Many thanks in advance guys I look forward to your advice and most probably a good scorning!


----------



## NobleMetalWorks (Aug 15, 2013)

All you have to do is to continue to use your AP solution to saturation. As copper goes into solution, your solution becomes saturated with copper, since gold is lower on the reactivity scale than copper, the gold will cement out of solution as fine black powder. All you have to do then is collect the black powder and process accordingly.

Scott


----------



## Goldfevernick (Aug 15, 2013)

Ok brilliant thanks for that Scott, so the gold isn't lost its just suspended in the ap. another quick question if I may, the ap solution I have is now a light blue/ light green colour (from the previous 3 batches) , can I re use it without adding any more hydrogen peroxide? Or is it a case of literally add the used solution to my new batch of fingers?

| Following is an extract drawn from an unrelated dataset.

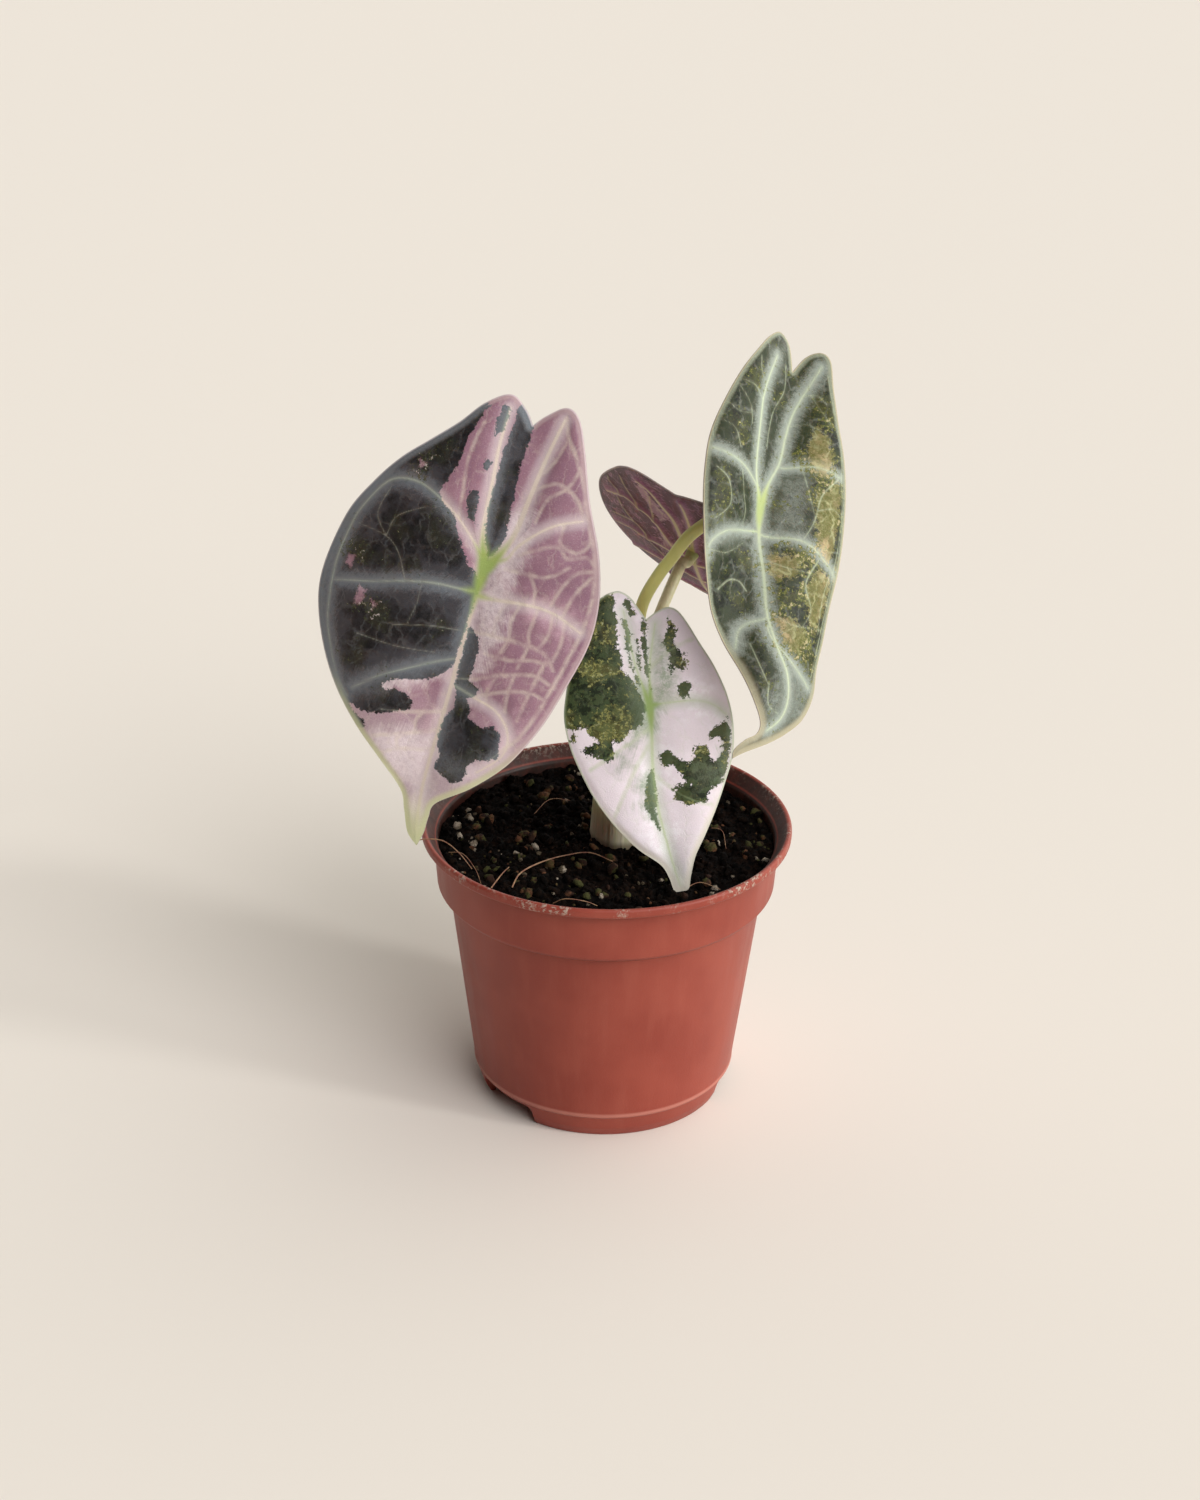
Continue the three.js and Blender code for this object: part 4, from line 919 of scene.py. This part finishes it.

I've got 8kilos of fingers on their way to me so I figured I'd experiment on a small scale first and hopefully irradiate any newbie errors! Cheers again


----------



## NobleMetalWorks (Aug 15, 2013)

Goldfevernick said:


> Ok brilliant thanks for that Scott, so the gold isn't lost its just suspended in the ap. another quick question if I may, the ap solution I have is now a light blue/ light green colour (from the previous 3 batches) , can I re use it without adding any more hydrogen peroxide? Or is it a case of literally add the used solution to my new batch of fingers?
> 
> I've got 8kilos of fingers on their way to me so I figured I'd experiment on a small scale first and hopefully irradiate any newbie errors! Cheers again



I attach an aquarium pump to an air stone, and use that to generate oxygen in the solution so I don't need to add anymore H2O2, and reduce the possibility of dissolving gold into solution, it's the excess oxygen in solution that allows the gold to be dissolved into solution. In doing this, all I have to do to keep the solution going is remove AP solution, add more DI water/HCl, along with the air pump of course.

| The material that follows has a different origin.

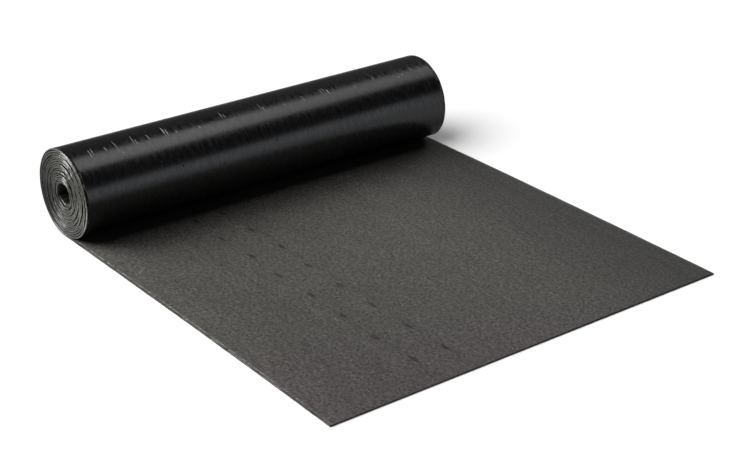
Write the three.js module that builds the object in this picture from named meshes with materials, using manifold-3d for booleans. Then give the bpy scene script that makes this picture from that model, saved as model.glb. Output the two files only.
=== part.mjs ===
// A roll of torch-on roofing felt, partly unrolled on a level floor. Millimetres, +Z up.
//
// The felt is one sheet of reinforced bitumen, wound on nothing: its innermost turn is the wall of the bore.
// The free end lies flat along +X, and the roll stands on its outermost turn, with its axis along Y.
// The origin is the middle of the footprint, on the floor.
//
// All the turns follow one Archimedean spiral. Its angle is 0 on the line where the sheet leaves the floor,
// and it grows round the back (-X), over the top, down the front and so on inwards to the sheet's inner end.
import * as THREE from "three";
import { mergeVertices } from "three/addons/utils/BufferGeometryUtils.js";
import Module from "manifold-3d";

// The sheet
const SHEET_WIDTH = 1000; // along the roll's axis
const SHEET_THICKNESS = 4.2;
const SHEET_LENGTH = 7500; // from the free end to the inner end
const FLAT_LENGTH = 1000; // the unrolled part of it

// The winding
const BORE_RADIUS = 23; // at the sheet's inner end
const TURN_GAP = 0.6; // air between one turn and the next
const GAP_DEPTH = 15; // how far in from each end the turns stand clear of each other

// The faceting: a facet's middle is at most this far inside the true curve, and less than a turn gap.
const FACET_SAG = Math.min(0.25, TURN_GAP / 2);
const FACET_STEP = 6; // a turn's facets come in multiples of this, so that most neighbours line up
const SLIVER = 0.02; // a facet is wider than this angle

const FULL_TURN = 2 * Math.PI;
const PITCH = SHEET_THICKNESS + TURN_GAP;
const WOUND_LENGTH = SHEET_LENGTH - FLAT_LENGTH;

// The length of a spiral is the area of the ring that it fills, divided by its pitch.
const INNER_RADIUS = BORE_RADIUS + SHEET_THICKNESS / 2;
const OUTER_RADIUS = Math.sqrt(INNER_RADIUS ** 2 + (PITCH * WOUND_LENGTH) / Math.PI);
const WOUND_ANGLE = (FULL_TURN * (OUTER_RADIUS - INNER_RADIUS)) / PITCH;

// The axis is as high as the sheet's underside is far from it, where the sheet leaves the floor.
const AXIS_HEIGHT = OUTER_RADIUS + SHEET_THICKNESS / 2;
const BACK_REACH = AXIS_HEIGHT - PITCH / 4;
const AXIS_X = (BACK_REACH - FLAT_LENGTH) / 2;
const FREE_END_X = AXIS_X + FLAT_LENGTH;

// The radius of the sheet's middle layer
function sheetRadius(angle) {
  return OUTER_RADIUS - (PITCH * angle) / FULL_TURN;
}

// A point of the wound sheet's section. Height is counted through the sheet from its underside, which is
// the side that faces outwards in the roll.
function woundPoint(angle, height) {
  const radius = sheetRadius(angle) + SHEET_THICKNESS / 2 - height;
  return new THREE.Vector2(AXIS_X - radius * Math.sin(angle), AXIS_HEIGHT - radius * Math.cos(angle));
}

// The facets of one turn, counted from the outermost
function facetsInTurn(turn) {
  const facetAngle = 2 * Math.acos(1 - FACET_SAG / sheetRadius(turn * FULL_TURN));
  return FACET_STEP * Math.ceil(FULL_TURN / facetAngle / FACET_STEP);
}

// The angles where the wound sheet has a vertex. The small turns have fewer.
function facetAngles() {
  const angles = [];
  for (let turn = 0; turn * FULL_TURN < WOUND_ANGLE; turn++) {
    const facets = facetsInTurn(turn);
    for (let i = 0; i < facets; i++) angles.push(FULL_TURN * (turn + i / facets));
  }
  return angles;
}

// One face of the sheet, from one angle inwards to another
function woundFace(from, to, height) {
  const between = facetAngles().filter((angle) => angle > from + SLIVER && angle < to - SLIVER);
  return [from, ...between, to].map((angle) => woundPoint(angle, height));
}

// The sheet's own section: flat from the free end, wound to the inner end, and back along its other face
function sheetSection() {
  return new THREE.Shape([
    new THREE.Vector2(FREE_END_X, 0),
    ...woundFace(0, WOUND_ANGLE, 0),
    ...woundFace(0, WOUND_ANGLE, SHEET_THICKNESS).reverse(),
    new THREE.Vector2(FREE_END_X, SHEET_THICKNESS),
  ]);
}

// The same with its turns closed up: the flat part, the outermost turn round a solid body, and the bore
function closedSection() {
  const section = new THREE.Shape([
    new THREE.Vector2(FREE_END_X, 0),
    ...woundFace(0, FULL_TURN, 0),
    woundPoint(0, SHEET_THICKNESS),
    new THREE.Vector2(FREE_END_X, SHEET_THICKNESS),
  ]);
  const boreWall = woundFace(WOUND_ANGLE - FULL_TURN, WOUND_ANGLE, SHEET_THICKNESS);
  section.holes.push(new THREE.Path(boreWall.reverse()));
  return section;
}

// A section in X and Z, drawn out to a length along Y, half of it each way from the origin
function alongAxis(section, length) {
  const geometry = new THREE.ExtrudeGeometry(section, { depth: length, bevelEnabled: false });
  geometry.translate(0, 0, -length / 2);
  geometry.rotateX(Math.PI / 2);
  return geometry;
}

const wasm = await Module();
wasm.setup();

function toSolid(geometry) {
  geometry.deleteAttribute("normal");
  geometry.deleteAttribute("uv");
  const merged = mergeVertices(geometry);
  const vertProperties = merged.attributes.position.array;
  const triVerts = new Uint32Array(merged.index.array);
  return new wasm.Manifold(new wasm.Mesh({ numProp: 3, vertProperties, triVerts }));
}

function toGeometry(solid) {
  const mesh = solid.getMesh();
  const geometry = new THREE.BufferGeometry();
  geometry.setAttribute("position", new THREE.BufferAttribute(mesh.vertProperties, 3));
  geometry.setIndex(new THREE.BufferAttribute(mesh.triVerts, 1));
  geometry.computeVertexNormals();
  return geometry;
}

// The turns stand clear of each other where they show, at both ends, and are one body between.
function feltGeometry() {
  const sheet = toSolid(alongAxis(sheetSection(), SHEET_WIDTH));
  const closedBody = toSolid(alongAxis(closedSection(), SHEET_WIDTH - 2 * GAP_DEPTH));
  return toGeometry(sheet.add(closedBody));
}

const bitumenFelt = new THREE.MeshStandardMaterial({
  name: "bitumen_felt",
  color: "#3b3a38",
  roughness: 0.8,
  metalness: 0,
  flatShading: true,
});

const feltSheet = new THREE.Mesh(feltGeometry(), bitumenFelt);
feltSheet.name = "felt_sheet";

const feltRoll = new THREE.Group();
feltRoll.add(feltSheet);

export default feltRoll;
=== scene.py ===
"""A partly unrolled roll of torch-on roofing felt, on a pale floor in soft light. Metres, +Z up."""

import math

import bpy
from mathutils import Euler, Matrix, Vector


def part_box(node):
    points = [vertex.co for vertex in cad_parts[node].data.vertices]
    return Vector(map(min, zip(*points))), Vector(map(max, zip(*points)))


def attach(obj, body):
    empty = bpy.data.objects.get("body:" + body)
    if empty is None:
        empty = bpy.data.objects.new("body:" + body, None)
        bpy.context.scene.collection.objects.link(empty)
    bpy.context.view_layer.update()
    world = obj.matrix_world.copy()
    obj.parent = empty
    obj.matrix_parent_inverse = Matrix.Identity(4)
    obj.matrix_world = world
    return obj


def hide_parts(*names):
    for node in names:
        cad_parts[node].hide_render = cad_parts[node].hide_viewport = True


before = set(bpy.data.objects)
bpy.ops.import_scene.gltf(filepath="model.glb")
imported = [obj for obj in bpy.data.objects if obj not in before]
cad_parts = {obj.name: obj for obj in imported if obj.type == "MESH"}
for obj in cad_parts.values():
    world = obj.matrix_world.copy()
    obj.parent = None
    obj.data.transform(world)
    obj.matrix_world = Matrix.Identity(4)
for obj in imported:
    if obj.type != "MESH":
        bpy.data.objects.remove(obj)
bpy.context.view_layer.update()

# ---------------------------------------------------------------------------------------------------------
# Camera
# It stands in front of the free end and to the left, at the height of someone looking down on the roll.
# A long lens at about four metres keeps the two ends of the roll nearly the same size.

CAMERA_PLACE = Vector((2.6643, -2.0503, 1.6102))
CAMERA_HEADING = math.radians(142.226)  # from +X towards +Y
CAMERA_DIP = math.radians(25.046)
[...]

You can then recover the copper out of the solution you removed.

Scott


----------



## MysticColby (Aug 15, 2013)

I think you do need to add small amounts of hydrogen peroxide. I think people also use air bubblers to do the same thing. don't quote me on it.


----------



## Palladium (Aug 15, 2013)

Why is it people seem to be missing the point about needing air to make the ap process work. Hcl alone will not dissolve copper. We use h2o2 to start the process and from there you never need it again. All we have to do is add air to the solution and it carries on the process. When you start a new batch of ap you don't have to even add h2o2 then, all you have to do is take some of your old ap solution and add a cup full to the new solution and add air. You need a constant source of ox !


----------



## Goldfevernick (Aug 16, 2013)

Ok cheers guys, and I don't think people are missing the fact they need to add oxygen but there's a vast amount of information/misinformation out there and until a newbie like myself actually asks the question the answer is near impossible to find! So thanks for the info ill now be adding an air pump.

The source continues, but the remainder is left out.